Hampir tiap tahun, bangsa ini justru mengalami kenaikan harga bahan pokok yang signifikan. Dan (hebatnya,) pemerintah selalu mengungkapnya sebagai 'tradisi'. Mungkin saja bangsa ini telah kebal dengan 'tradisi' harga naik, tapi dibalik itu semua, ini menjadi sesuatu masalah yang 'besar' dan memberikan efek bagi kemajuan bangsa ini juga terjadi tanpa kita sadari.

Bangsa ini pernah besar

Setelah merdeka lebih dari 50 tahun ini, bangsa kita telah berhasil menempatkan diri sejajar dengan bangsa maju lain. Olimpiade fisika, Grandmaster catur, Medali emas olimpiade, bahkan sampai profesor termuda di amerika serikat adalah bukti nyata betapa bangsa ini sebenarnya siap menjadi salah satu bangsa yang diperhitungkan. Ditambah dengan ekspor Batu Bara, Gas Alam, dan logam-logam lain dari berbagai pelosok negeri, justru menunjukkan betapa wilayah kaya ini siap mengayomi kehidupan masyarakat diatasnya.

'bangsa ini pernah besar' mengutip kata-kata seorang politikus yang sedang giat 'menjual diri' untuk maju menjadi calon presiden di pemilu 2009, untuk mengingat kembali adanya program dan proses swasembada pangan di kurun waktu-kurun waktu orde baru yang biasa di kenal dengan repelita, dimana saat itu bangsa ini sedang 'berlari' mengikuti program 'era tinggal landas' yang menjadi simbol kemajuan bangsa.
Sebuah 'program' besar di era Soeharto dengan jangka waktu panjang yang kadang mengajak kita untuk memikirkan kembali apakah langkah kita menyuarakan orde reformasi ini sudah benar. Saat itu, bangsa ini memang 'makan' dan 'kenyang' sepuasnya.
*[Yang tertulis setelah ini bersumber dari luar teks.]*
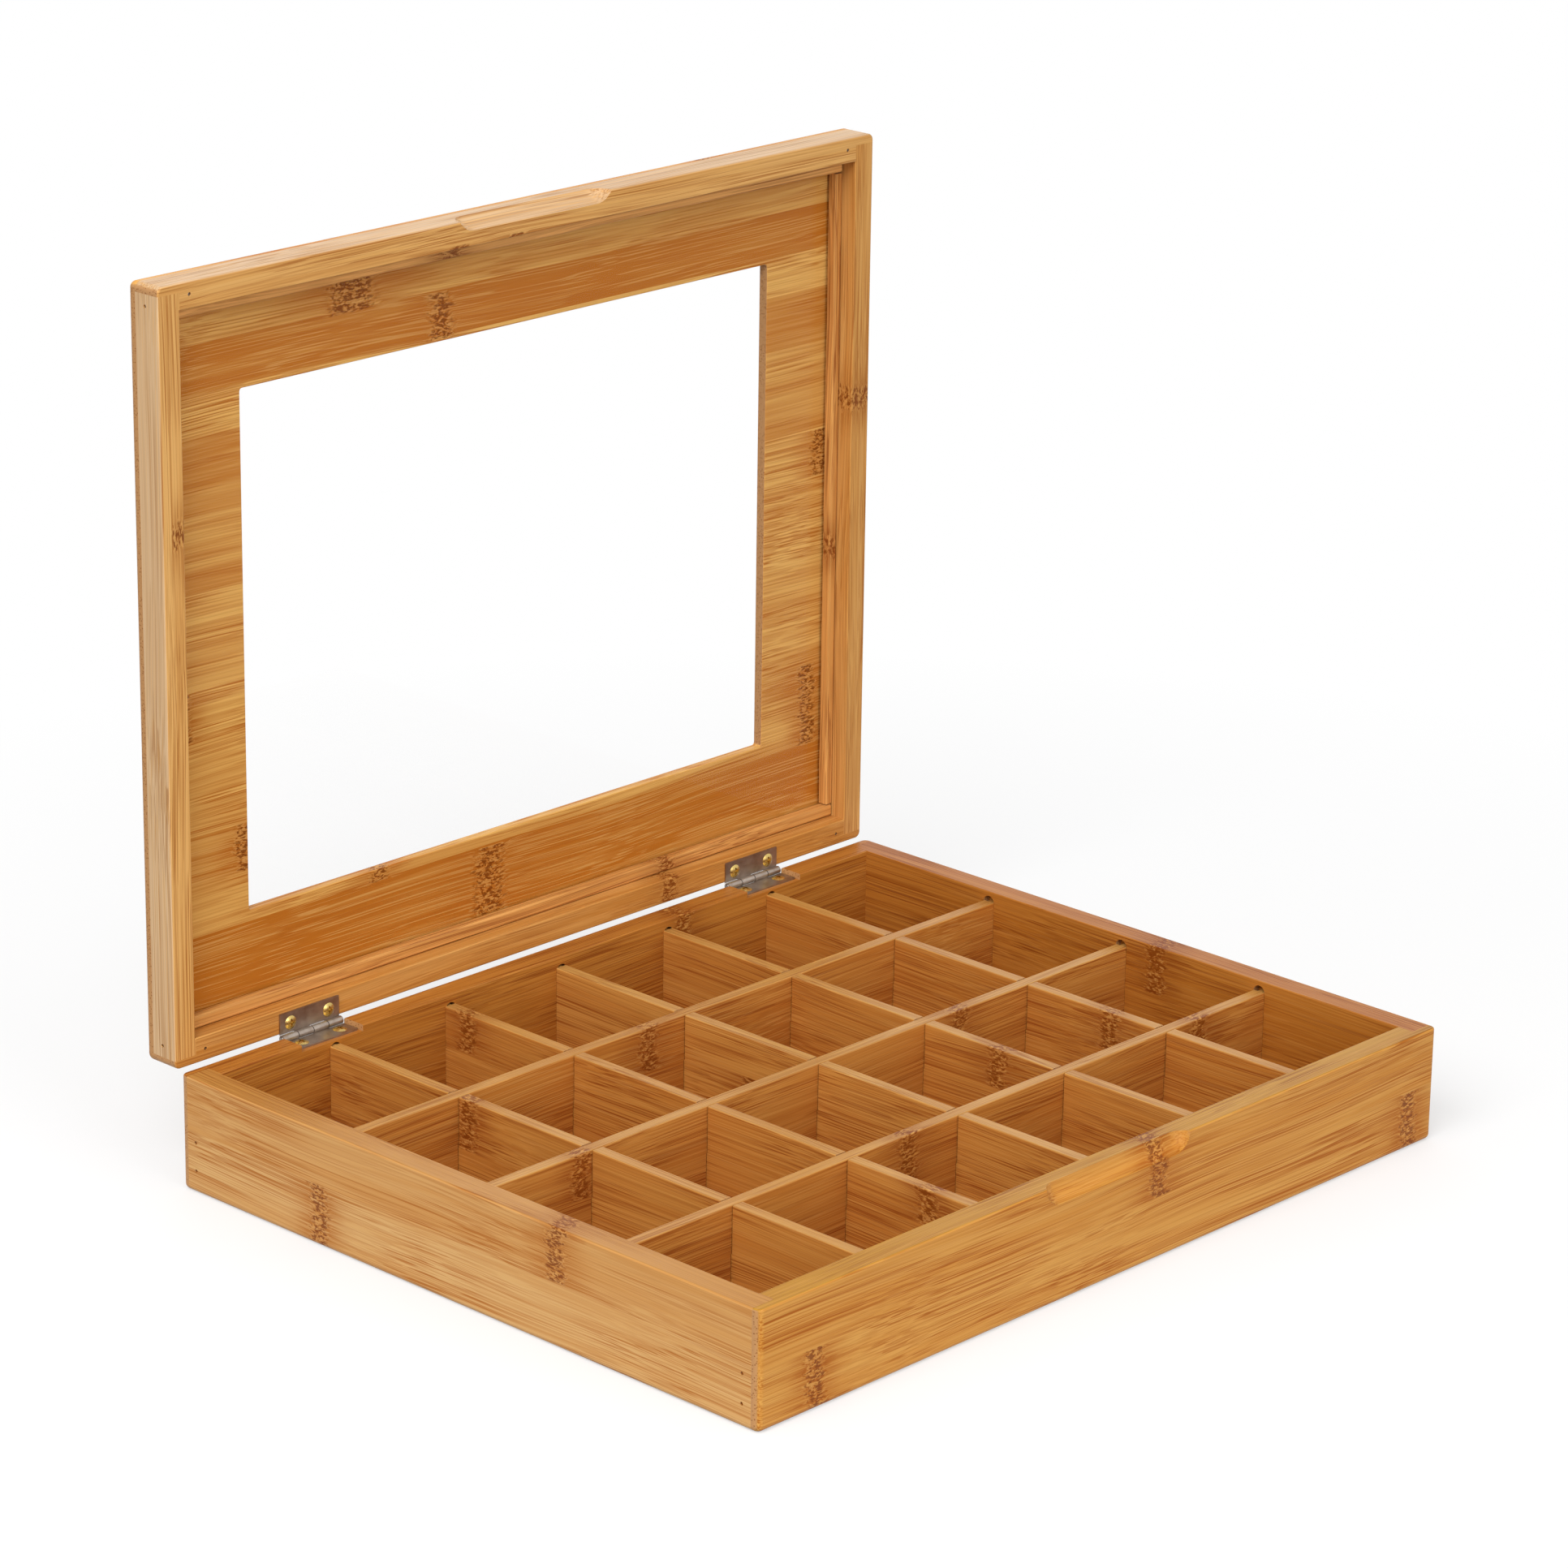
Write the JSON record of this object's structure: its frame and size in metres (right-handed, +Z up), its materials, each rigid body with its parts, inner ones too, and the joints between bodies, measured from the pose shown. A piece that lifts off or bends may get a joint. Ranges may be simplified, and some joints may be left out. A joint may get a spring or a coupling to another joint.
{
  "type": "coffee capsule organizer",
  "caption": "Shallow bamboo box with a grid of compartments for coffee capsules and a hinged, framed lid with a clear window.",
  "frame": {"origin": "centre of the box's underside, on the surface that it rests on", "axes": "+X to the right along the front, +Y from the front towards the hinges, +Z up; the lid is drawn open"},
  "size_m": [0.35, 0.2982, 0.3232],
  "materials": {
    "box_bamboo": "planed bamboo under a thin satin lacquer",
    "rail_bamboo": "planed bamboo under a thin satin lacquer",
    "panel_bamboo": "planed bamboo under a thin satin lacquer",
    "divider_bamboo": "planed bamboo under a thin satin lacquer",
    "bead_bamboo": "planed bamboo under a thin satin lacquer",
    "clear_acrylic": "clear, polished",
    "bronzed_steel": "antique nickel plate on pressed steel",
    "bright_steel": "plain drawn wire",
    "brass_screw": "bright, cold formed"
  },
  "bodies": {
    "box": {"front_wall": "box_bamboo", "rear_wall": "box_bamboo", "left_wall": "box_bamboo", "right_wall": "box_bamboo", "bottom_panel": "panel_bamboo", "long_divider_1": "divider_bamboo", "long_divider_2": "divider_bamboo", "long_divider_3": "divider_bamboo", "short_divider_1": "divider_bamboo", "short_divider_2": "divider_bamboo", "short_divider_3": "divider_bamboo", "short_divider_4": "divider_bamboo", "short_divider_5": "divider_bamboo", "base_corner_brads": "bright_steel", "hinge_base_leaf_left": "bronzed_steel", "hinge_base_leaf_right": "bronzed_steel", "hinge_pin_left": "bright_steel", "hinge_pin_right": "bright_steel", "base_hinge_screws": "brass_screw"},
    "lid": {"lid_front_rail": "rail_bamboo", "lid_rear_rail": "rail_bamboo", "lid_left_rail": "rail_bamboo", "lid_right_rail": "rail_bamboo", "lid_panel": "panel_bamboo", "window_pane": "clear_acrylic", "pane_bead_front": "bead_bamboo", "pane_bead_rear": "bead_bamboo", "pane_bead_left": "bead_bamboo", "pane_bead_right": "bead_bamboo", "lid_corner_brads": "bright_steel", "lid_panel_brads": "bright_steel", "pane_bead_brads": "bright_steel", "hinge_lid_leaf_left": "bronzed_steel", "hinge_lid_leaf_right": "bronzed_steel", "lid_hinge_screws": "brass_screw"}
  },
  "joints": [
    {"name": "lid_hinge", "type": "hinge", "parent": "box", "child": "lid", "pos_m": [0, 0.1412, 0.042], "axis": [1, 0, 0], "range_deg": [0, 90]}
  ]
}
Harga kebutuhan juga dapat 'diatur' dengan sihir yang disebut 'subsidi'. Namun tentu saja ada 'permainan' tertentu yang akhirnya didobrak oleh orde reformasi yang kita hadapi saat ini.

Hadapi kenyataan saja
Tentu saja kita tidak bisa terus melihat kebelakang dan berharap semua kembali seperti dahulu. Sudah saat nya kita melangkah meski dihadapkan oleh kenyataan yang pahit.
Bulan puasa ini menjadi bulan yang penuh hidayah dan cobaan bagi bangsa kita. Di mulai dari kegagalan panen padi Super Toy yang (katanya) terbaik dari varietas unggulan yang ada, hingga muncullah daging 'sampah' atau daging 'second' yang benar-benar menyesakkan pemikiran kita. Bahkan untuk membayangkan saja, pikiran kita mungkin berat, daging sisa konsumsi yang telah dibuang di tempat sampah, diambil kembali dan diolah dengan pengawet serta dijual dengan harga murah untuk dikonsumsi kembali.

Susah memang membayangkan jika ada anggota keluarga kita yang turut mengkonsumsi makanan ini, bukannya makin sehat karena makan daging, namun justru menumpuk bibit racun ditubuh kita. Apa mungkin, prestasi yang tinggi bisa dicapai, atau apa mungkin badan akan mendapatkan nutrisi yang lengkap. Rasanya mimpi menjadi bangsa yang maju dan besar 'dikubur' dulu. Nasi bisa diganti dengan jagung atau gandum, sayuran banyak tersedia di negara kita yang subur, buah-buahan melimpah, tapi lauk pauk dan susu sebagai penyempurnanya, tunggu dulu. Harga kedelai naik, tempe dan tahu jadi mahal, mau makan daging, yang tersedia daging 'second' ini.
Kalau sudah begini, berarti sudah tidak lagi 4 sehat, 5 sempurna, tetapi 4 sehat, 5 semburat.